There are initial steps before we reach judgment. This is where we have a possibility of another choice.
1st - Observing
2nd - Discernment
3rd - Judgment
First, there is moment when I notice something about the other person. At this point, if I stop, it is only “observing.” Then, secondly, there is a moment where I might evaluate if what I have noticed creates a need to change my behavior. For example, I notice this car swerving and I choose to change lanes. At this point it is only “discernment.”
Still I have not judged.
After that moment, it is easy for the past memories of similar experiences that rolled into judgement to take over (I.e. patterns). That slippery judgment slides right in with an “edge.” Sometimes it is subtle and goes no further, a simple “othering” of the other. Saying under my breath “those people (with an eye roll)” Other times the fires of righteousness fan it into a harsh judgment and that brick wall is reinforced between us. Now my heart is closed tight.

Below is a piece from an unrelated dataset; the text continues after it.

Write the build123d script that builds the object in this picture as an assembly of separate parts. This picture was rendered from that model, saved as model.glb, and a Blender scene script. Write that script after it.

There is nothing useful about judgment. I can keep my distance if needed without it.
In fact today what I notice is how we are judging the people who judge others. So ironic. We judge the conservative right for judging and excluding people. Yet, we’d be just as happy to exclude them from our party.
Let’s be clear, I am not speaking for in-action. We can observe, we can discern, we can form our own ideals and values, and we can take action in support of our ideals and even in opposition to the other ideals... and I truly believe we can do this all without closing our hearts, without judgment. Have you noticed that young children can’t judge? It’s impossible for their brain to work that way…
What would shift in the world now if within ourselves we proceeded forward without the wall of judgment...?
(curious - it seems it is okay to spell judgment as “judgment” and as “judgement” … I guess even the word is getting more “flexible” … ha ha)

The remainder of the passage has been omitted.